Competían rumanas y golondrinas a la puerta del templo. Ellas, las rumanas, oscuras y con colores turbios, sentadas en una parte de la escalinata de acceso. Las golondrinas, inestables y arriba, llorando a lágrima viva o entre grito y grito, porque habían destruido sus nidos o no los encontraban en su lugar. El lenguaje de los pájaros podía adivinarse, entre sus prisas, aleteos y cortos giros casi sonoros. El lenguaje de las rumanas, todas mujeres jóvenes, era el de siempre: palabras mal hilvanadas, murmullos.., suficiente para entenderlas sin ser escuchadas: importaba el gesto con la mano abierta como bandeja o scutella de iglesia bajo la boca con el gesto incluido como repentina y corta sumisión. Eran evidentes, día tras día, sendas rutinas con calidad de oficio: la pedigüeña, que ha de sobrevivir y el hombre que vive en una sucesión de días iguales, que busca, a veces, la contrariedad para sentir su propio corazón.

Quiero pedir perdón a mi rumana por este trato posesivo que jamás conoció, para que ello me sirva de descarga de lo que pueda tener de machismo vanidoso. Fue como un deber, una obligación o un íntimo mérito, escaso, que me impuse por mis defectos y culpable indiferencia. Nadie podía exigir. Mi arrepentimiento por tanta ignorancia de dónde se encuentra y mi total capacidad para empujarle un poquito en su difícil existencia. La nombro como mi rumana sin tener un motivo, ni el más mínimo. Como mi trato con cualquiera de aquellas golondrinas con sus gritos de descomposición y abandono, de locura en torno a la mancha, si acaso, de lo que había sido su vivienda. Conocía mucho más de ellas, de las golondrinas, sus chirríos o gritos, que de aquella chica joven, solo con los años justos menor que su propia madre, enferma ésta de la peor hepatitis y que arrastró la enfermedad en la calle con las exigencias de sus amos de la furgoneta blanca. ¡Menudo trabajo! .

Las golondrinas, siempre elegantes y dignas, volvieron a sus casas, tras un invierno por sus pueblos lejanos. Las rumanas, mi rumana estaba allí, con su falda larga hasta los pies y su desgana. Podía ser cualquiera o pudo serlo, hasta que tuve la ocurrencia, el falso privilegio para con ella de separarla un poco de aquel grupo, todas muy jóvenes, que obedecían, aparecían o desaparecían cuando llegaba hasta allí y sin palabras, la furgoneta blanca. Nos unió el primer euro y ya quedó expectante. Cada día lo soltaba en su mano de cobre y ella lo agradecía siempre con las mismas palabras. «¡Hola, amigo! ¡Amigo! ¡Muchas gracias a ti!».

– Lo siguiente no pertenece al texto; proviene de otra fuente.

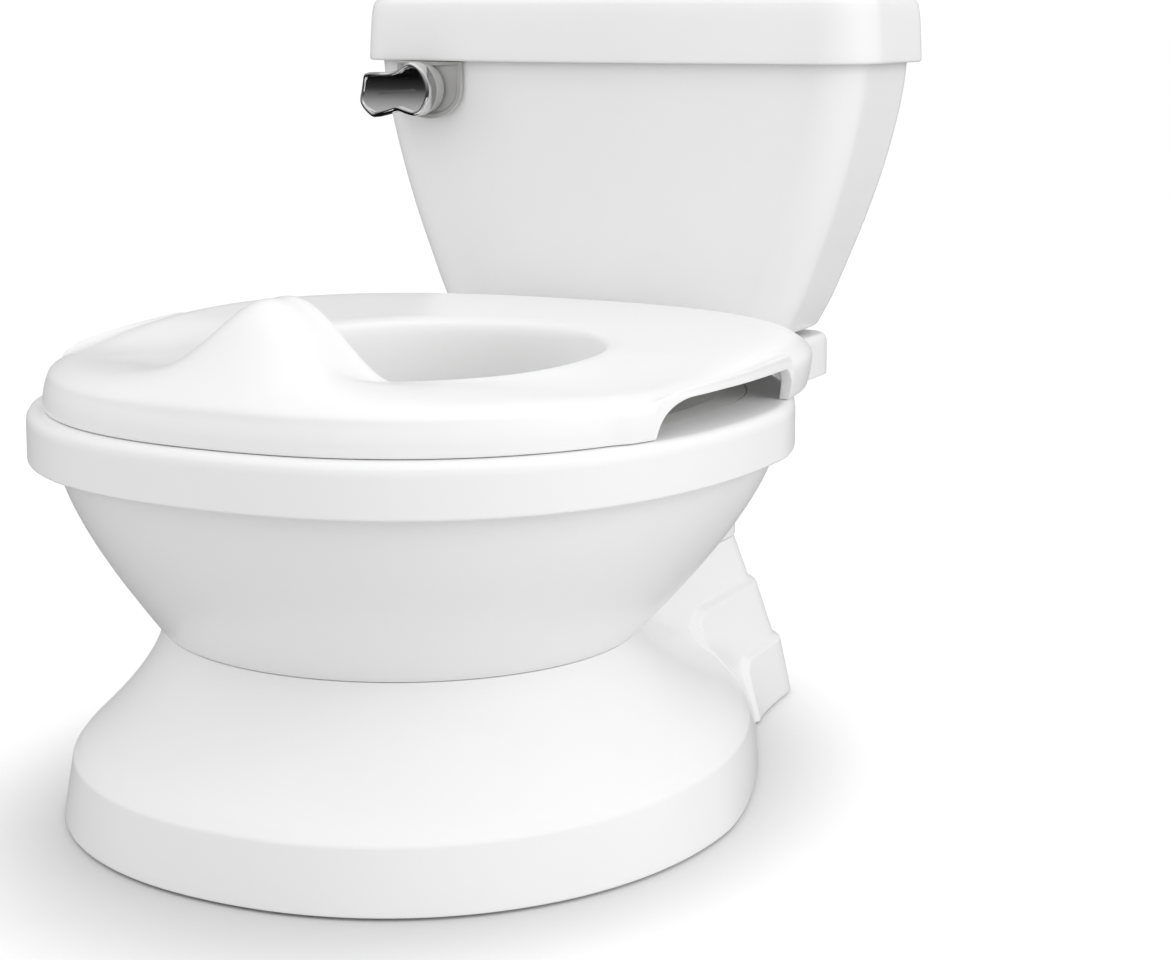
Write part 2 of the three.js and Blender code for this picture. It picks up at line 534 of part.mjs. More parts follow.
add('battery_door', block(UNIT.x1 + GAP, UNIT.x1 + 2.2, UNIT.y0 + 7, UNIT.y1 - 5, 166, 232)
  .subtract(turned(disc(1.6, 4), [UNIT.x1 - 1, 177, 229], 'x', 10)), grey);
add('battery_door_screw', turned([[0, 0], [1.4, 0.4], [1.4, 3.5], [2.8, 3.5], [2.8, 5], [0, 5]],
  [UNIT.x1 - 1, 177, 229], 'x', 12), steel);
[['front', 166.5], ['rear', 187.5]].forEach(([place, y]) => {
  add(`battery_${place}`, turned([[0, 0], [5.1, 0], [5.1, 43.3], [2, 43.3], [2, 44.3], [0, 44.3]],
    [-54, y, 170.2], 'z', 16), cell);
  add(`battery_contact_${place}`, turned([[0, 0], [4.2, 0], [1.6, 6], [0, 6]],
    [-54, y, UNIT.z0 + 2 + GAP], 'z', 12), steel);
});
const BOARD_Z = UNIT.z1 + 2.2 + GAP;
add('circuit_board', block(-74, -38, 150, 202, BOARD_Z, BOARD_Z + 1.6), board);
add('speaker', turned([[0, 0], [12, 0], [15, 3], [15, 5.5], [13, 5.5], [5, 4], [0, 4.6]],
  [-56, 184, BOARD_Z + 1.6 + GAP], 'z', 24), black);
const switchHole = turned(disc(1.8, 5.4), [SWITCH_X + 1.8, 157, LEVER.z - 9], 'x', 12);
add('switch_body', block(SWITCH_X + 2.8, -66, 151.5, 162.5, BOARD_Z + 1.6 + GAP, 261)
  .subtract(switchHole), black);
add('switch_button', turned([[0, 0], [1.5, 0.4], [1.5, 3.6], [0, 3.6]],
  [SWITCH_X, 157, LEVER.z - 9], 'x', 12), grey);

export default group;
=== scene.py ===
"""Potty training chair shaped like a small toilet: fine surfaces, materials and light."""

import json
import math

import bpy
import numpy as np
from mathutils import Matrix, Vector


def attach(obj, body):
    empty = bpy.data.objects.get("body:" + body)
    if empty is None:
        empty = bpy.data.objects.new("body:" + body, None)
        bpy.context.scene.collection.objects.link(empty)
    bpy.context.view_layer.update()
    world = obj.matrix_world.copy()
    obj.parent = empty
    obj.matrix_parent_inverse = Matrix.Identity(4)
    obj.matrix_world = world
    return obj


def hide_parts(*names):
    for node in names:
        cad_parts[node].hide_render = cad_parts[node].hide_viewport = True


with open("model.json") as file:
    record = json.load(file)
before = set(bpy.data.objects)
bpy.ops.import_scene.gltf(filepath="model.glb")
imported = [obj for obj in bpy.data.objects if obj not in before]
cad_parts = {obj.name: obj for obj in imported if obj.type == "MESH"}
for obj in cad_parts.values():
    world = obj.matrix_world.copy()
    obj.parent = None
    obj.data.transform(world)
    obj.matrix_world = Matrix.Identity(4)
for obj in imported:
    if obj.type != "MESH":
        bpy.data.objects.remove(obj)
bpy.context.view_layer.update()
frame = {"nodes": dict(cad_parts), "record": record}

MM = 0.001
DEG = math.pi / 180
CENTRE_Y = 32.3           # middle of the footprint, measured from the bowl's middle, mm

# ---- main sizes, mm, about the middle of the bowl, with the floor at 0 --------------
GAP = 0.2                 # clearance between pieces that rest on each other
WALL = 3
PAD_HEIGHT = 1            # how far the pads hold the pedestal off the floor
BAND_Z = 24.5             # top of the foot band
SHOULDER_Z = 28.5
FLARE_Z = 35              # where the flare starts
WAIST_Z = 70              # top of the pedestal and foot of the bowl
RIM_Z = 137               # underside of the rim band
RIM_TOP = 156
LEDGE_Z = RIM_TOP - 2.6   # ledge inside the rim that carries the pot
SEAT_FOOT = RIM_TOP + GAP
SEAT_TOP = 172.5
GUARD_RISE = 29           # peak of the splash guard above the seat
COLLAR_Z = 140            # bottom of the collar below the seat's hole
FINGER_Y = (-76.5, 20.5)  # front and rear end of the finger gaps
FINGER_TOP = 168.4
TANK_FOOT_Z = 158.4
TANK_TOP = 283
LID_Z = 277.4
LID_TOP = 306

# an oval has a half width, a length to the front and to the rear of yc, and the
# squareness of its front and rear half
FOOT = dict(w=129.6, front=140.5, rear=216, yc=-20, nf=2.12, nr=1.5)
BAND_TOP = dict(FOOT, w=125, front=138, rear=161, nr=1.85)
SHOULDER = dict(BAND_TOP, w=122.3, front=134.2, rear=157)
FLARE_FOOT = dict(BAND_TOP, w=116, front=126.4, rear=149)
WAIST = dict(w=91.6, front=88.6, rear=88.6, yc=-32.9, nf=2, nr=2)
BOWL_TOP = dict(w=131, front=156.4, rear=120, yc=0, nf=2.3, nr=2)
UNDER_RIM = dict(BOWL_TOP, w=128, front=153, rear=115)
RIM = dict(w=141, front=166, rear=154, yc=0, nf=2.32, nr=1.6)
SEAT = dict(w=136, front=160.4, rear=124, yc=0, nf=2.3, nr=2.6)
HOLE = dict(w=70, front=86, rear=84, yc=-19, nf=2.1, nr=2.1)
POT_RIM = dict(w=111, front=136, rear=94, yc=0, nf=2.2, nr=2.1)
OPENING = dict(w=112, front=137.2, rear=95.2, yc=0, nf=2.2, nr=2.1)

# a box has a half width, a front and a rear edge, a corner radius and a bow in its front
DECK = dict(w=84, y0=60, y1=212, r=11)
LID = dict(w=123.3, y0=125.1, y1=229.4, r=24, bow=7.9)

TANK_SIDE = [(158.4, 77.5), (160, 80.5), (165, 83.5), (174, 87.8), (190, 94), (209, 101),
             (230, 107.5), (250, 112.6), (266, 115.8), (TANK_TOP, 117.6)]    # height, half width
HINGE = dict(x=70, y=228, z=274.6, r=2.6)
EAR, KNUCKLE = 6, 9.4     # widths of the hinge's knuckles on the tank and on the lid
EAR_OFFSET = 8            # from the middle of a hinge to each of the tank's two knuckles there
PIN_HOLE, BOLT_HOLE, SPINDLE_HOLE = 1.35, 3.2, 3.4    # radii
LEVER = (-84.0, 265.0)    # x and z of the lever's axis
LEVER_FACE = 116          # y
# the plate has a middle, a half width, a lowest point, the height of its round foot, the
# height where its straight sides start, and the y of its face
PLATE = dict(x=-81, z=265.0, half=16.5, low=251.5, foot=13, side=268, face=131)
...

Pero tuve que ausentarme unos días y no pasé por la puerta del templo. Por fin una mañana, no tuve más remedio, con la menor intención, ni siquiera ya el recuerdo de aquellos propósitos. Me salió al paso levantándose de aquella escalinata, como siempre, con algunas de sus compañeras, que ya me conocerían por lo que les hubiera contado. Lo hizo con la desgana añadida de cierta seguridad: su manera crónica de parecer cansada. Sonreía ante mí con la mano abierta. «¡Hola, amigo! Yo no te veía de mucho tiempo. ¿Qué pasas tú? ¡Estás malo, amigo?». No tenía motivo que yo recuerde pero sentí necesidad de evitarla. ¿Con qué descaro me asaltaba, me exigía? Es lo que me pareció. Escapaba a mis esquemas de director en aquel acto o aquella relación exclusivamente mía. Tocaba las monedas en mi bolsillo pero, de repente, necesitaba escapar a lo que me pareció una obligación.

Después de aquel día no volví a verla. Pasó el verano y las golondrinas acabaron sus casas de barro para regresar por la primavera siguiente. Yo no tenía ninguna necesidad de ellas, pero volvieron. Y lo siguen haciendo.